Figure 3: Simple MPI (message passing interface)

MPI’s flexibility allows it to run on various hardware setups, from small clusters to massive supercomputers. However, this course does not cover MPI or OpenMP in detail. For those interested in mastering these models, additional courses are recommended.

GPU Programming - General-Purpose Computing on GPUs (GPGPU)¶

GPGPU programming leverages the parallel architecture of GPUs to accelerate computations beyond traditional graphics tasks. Modern GPUs contain thousands of cores designed for massive parallel processing, making them ideal for scientific computing, machine learning, and simulations.

In GPGPU programming:

Programming Models: CUDA (for NVIDIA GPUs) and OpenCL (for cross-platform development) provide the APIs to manage memory, transfer data, and execute functions (kernels) on the GPU.
Kernels and Threads: A kernel is a function that runs on the GPU, operating on multiple data elements in parallel. Each thread on the GPU performs part of the computation, enabling highly parallel execution.
Memory Management: Efficient GPGPU programming requires careful management of data transfer between CPU (host) and GPU (device) memory, as this transfer can be a bottleneck.

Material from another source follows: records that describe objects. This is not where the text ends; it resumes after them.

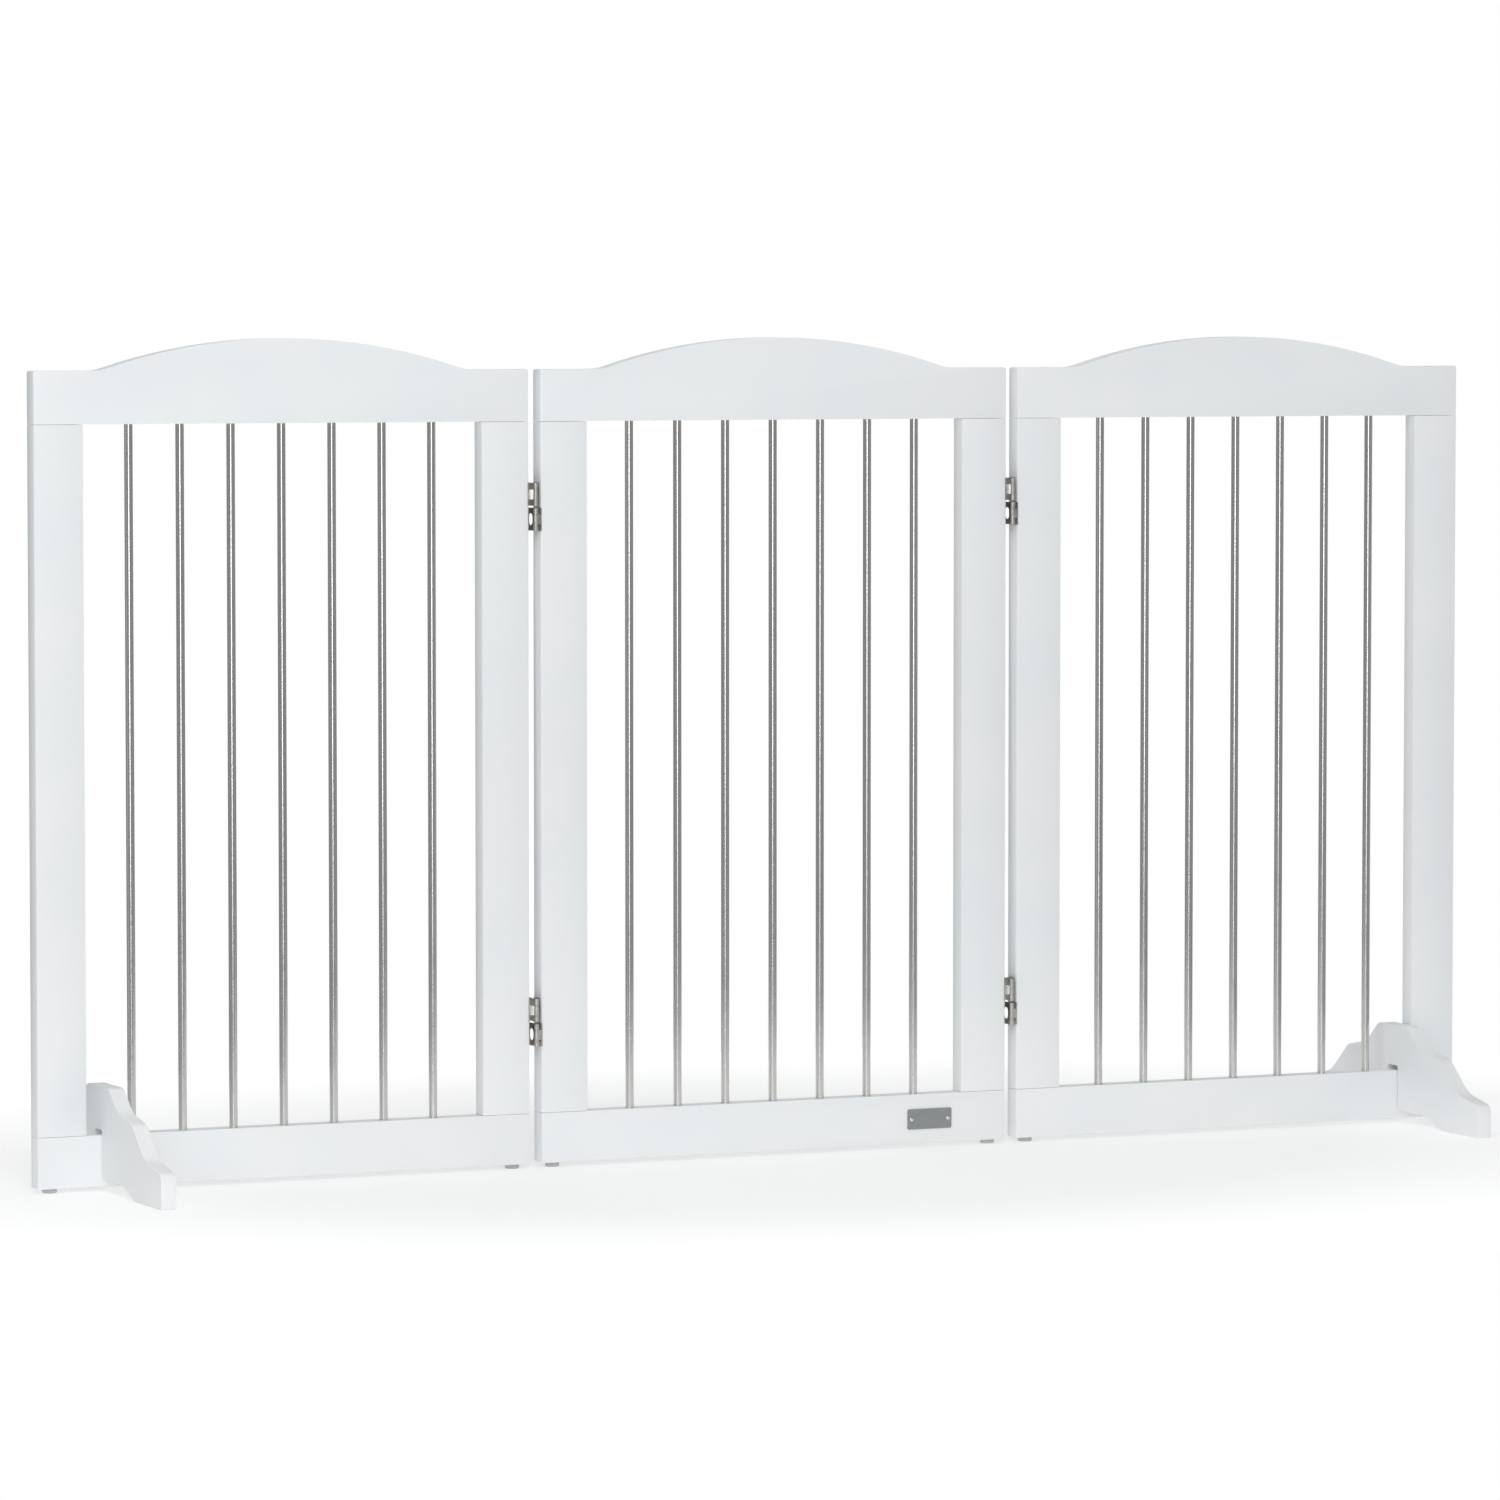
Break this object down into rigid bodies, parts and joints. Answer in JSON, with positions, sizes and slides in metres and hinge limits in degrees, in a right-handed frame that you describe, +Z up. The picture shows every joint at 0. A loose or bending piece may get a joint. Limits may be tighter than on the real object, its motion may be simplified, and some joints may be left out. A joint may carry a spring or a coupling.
{
  "type": "freestanding folding pet gate",
  "caption": "Freestanding folding pet gate: arched wooden panels with round steel bars, double-action hinges and slip-on support feet.",
  "frame": {"origin": "on the floor, under the middle of the middle panel, half way through its thickness", "axes": "+X along the unfolded gate to the right of a person in front of it, +Y away from that person, +Z up"},
  "size_m": [1.524, 0.344, 0.8],
  "materials": {
    "white_paint": "white paint over smooth wood, satin, edges eased",
    "bar_steel": "brushed round bar, satin",
    "hinge_nickel": "bright nickel plate",
    "plate_steel": "fine brushed plate, unmarked",
    "glide_plastic": "grey moulded glide"
  },
  "bodies": {
    "middle_panel": {"middle_top_rail": "white_paint", "middle_bottom_rail": "white_paint", "middle_stile_left": "white_paint", "middle_stile_right": "white_paint", "middle_bar_1": "bar_steel", "middle_bar_2": "bar_steel", "middle_bar_3": "bar_steel", "middle_bar_4": "bar_steel", "middle_bar_5": "bar_steel", "middle_bar_6": "bar_steel", "middle_bar_7": "bar_steel", "middle_glide_left": "glide_plastic", "middle_glide_right": "glide_plastic", "name_plate": "plate_steel", "name_plate_pin_left": "plate_steel", "name_plate_pin_right": "plate_steel", "left_low_hinge_middle_leaf": "hinge_nickel", "left_high_hinge_middle_leaf": "hinge_nickel", "right_low_hinge_middle_leaf": "hinge_nickel", "right_high_hinge_middle_leaf": "hinge_nickel"},
    "left_panel": {"left_top_rail": "white_paint", "left_bottom_rail": "white_paint", "left_stile_left": "white_paint", "left_stile_right": "white_paint", "left_bar_1": "bar_steel", "left_bar_2": "bar_steel", "left_bar_3": "bar_steel", "left_bar_4": "bar_steel", "left_bar_5": "bar_steel", "left_bar_6": "bar_steel", "left_bar_7": "bar_steel", "left_glide_left": "glide_plastic", "left_glide_right": "glide_plastic", "left_low_hinge_side_leaf": "hinge_nickel", "left_high_hinge_side_leaf": "hinge_nickel"},
    "left_top_links": {"left_low_hinge_top_link": "hinge_nickel", "left_high_hinge_top_link": "hinge_nickel"},
    "left_bottom_links": {"left_low_hinge_bottom_link": "hinge_nickel", "left_high_hinge_bottom_link": "hinge_nickel"},
    "left_foot": {"left_support_foot": "white_paint"},
    "right_panel": {"right_top_rail": "white_paint", "right_bottom_rail": "white_paint", "right_stile_left": "white_paint", "right_stile_right": "white_paint", "right_bar_1": "bar_steel", "right_bar_2": "bar_steel", "right_bar_3": "bar_steel", "right_bar_4": "bar_steel", "right_bar_5": "bar_steel", "right_bar_6": "bar_steel", "right_bar_7": "bar_steel", "right_glide_left": "glide_plastic", "right_glide_right": "glide_plastic", "right_low_hinge_side_leaf": "hinge_nickel", "right_high_hinge_side_leaf": "hinge_nickel"},
    "right_top_links": {"right_low_hinge_top_link": "hinge_nickel", "right_high_hinge_top_link": "hinge_nickel"},
    "right_bottom_links": {"right_low_hinge_bottom_link": "hinge_nickel", "right_high_hinge_bottom_link": "hinge_nickel"},
    "right_foot": {"right_support_foot": "white_paint"}
  },
  "joints": [
    {"name": "left_back_pin", "type": "hinge", "parent": "middle_panel", "child": "left_top_links", "pos_m": [-0.256, 0.0121, 0], "axis": [0, 0, 1], "range_deg": [-155, 0]},
    {"name": "left_front_pin", "type": "hinge", "parent": "left_top_links", "child": "left_panel", "pos_m": [-0.256, -0.0121, 0], "axis": [0, 0, 1], "range_deg": [0, 155]},
    {"name": "left_bottom_link_pin", "type": "hinge", "parent": "middle_panel", "child": "left_bottom_links", "pos_m": [-0.256, -0.0121, 0], "axis": [0, 0, 1], "range_deg": [0, 155]},
    {"name": "right_front_pin", "type": "hinge", "parent": "middle_panel", "child": "right_top_links", "pos_m": [0.256, -0.0121, 0], "axis": [0, 0, 1], "range_deg": [-155, 0]},
    {"name": "right_back_pin", "type": "hinge", "parent": "right_top_links", "child": "right_panel", "pos_m": [0.256, 0.0121, 0], "axis": [0, 0, 1], "range_deg": [0, 155]},
    {"name": "right_bottom_link_pin", "type": "hinge", "parent": "middle_panel", "child": "right_bottom_links", "pos_m": [0.256, 0.0121, 0], "axis": [0, 0, 1], "range_deg": [0, 155]},
    {"name": "left_foot_lift", "type": "slide", "parent": "left_panel", "child": "left_foot", "axis": [0, 0, 1], "range_m": [0, 0.065]},
    {"name": "right_foot_lift", "type": "slide", "parent": "right_panel", "child": "right_foot", "axis": [0, 0, 1], "range_m": [0, 0.065]}
  ],
  "couplings": [
    {"joint": "left_bottom_link_pin", "follows": "left_front_pin", "ratio": 1},
    {"joint": "right_bottom_link_pin", "follows": "right_back_pin", "ratio": 1}
  ]
}
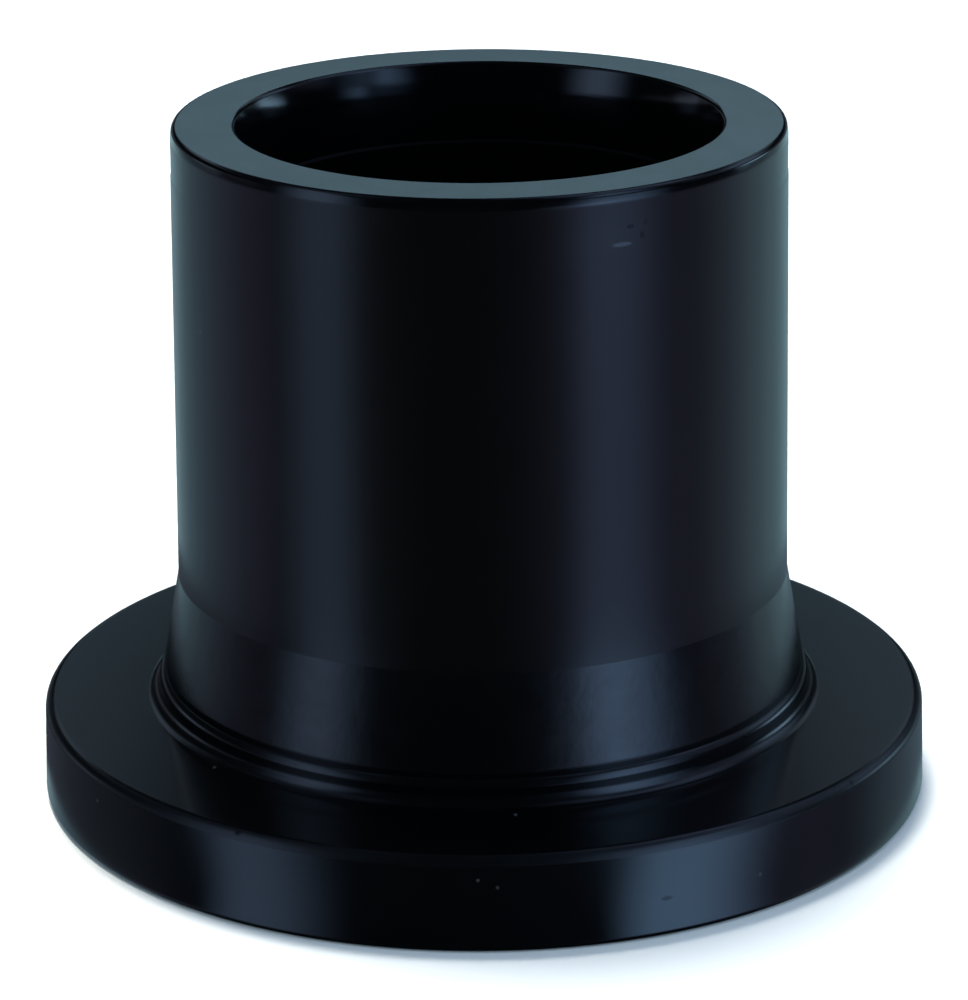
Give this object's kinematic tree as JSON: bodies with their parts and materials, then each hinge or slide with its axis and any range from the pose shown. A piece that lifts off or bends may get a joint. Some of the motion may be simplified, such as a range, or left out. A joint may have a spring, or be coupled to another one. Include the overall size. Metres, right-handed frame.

A typical GPGPU program flow includes:

Transferring data from the CPU to the GPU.
Launching a kernel to perform parallel computations on the GPU.
Retrieving the results from the GPU back to the CPU.

This approach enables significant speedup over CPU-only processing, but requires specialized knowledge of parallel programming and GPU architecture. GPGPU programming has become essential in fields requiring high computational throughput, such as deep learning, scientific simulations, and data analysis.

GPGPU program flow between CPU and GPU

By understanding and implementing these parallel programming models, developers can achieve significant performance improvements and scalability in computational applications, making these techniques essential for tasks in fields like scientific computing, artificial intelligence, and data analysis.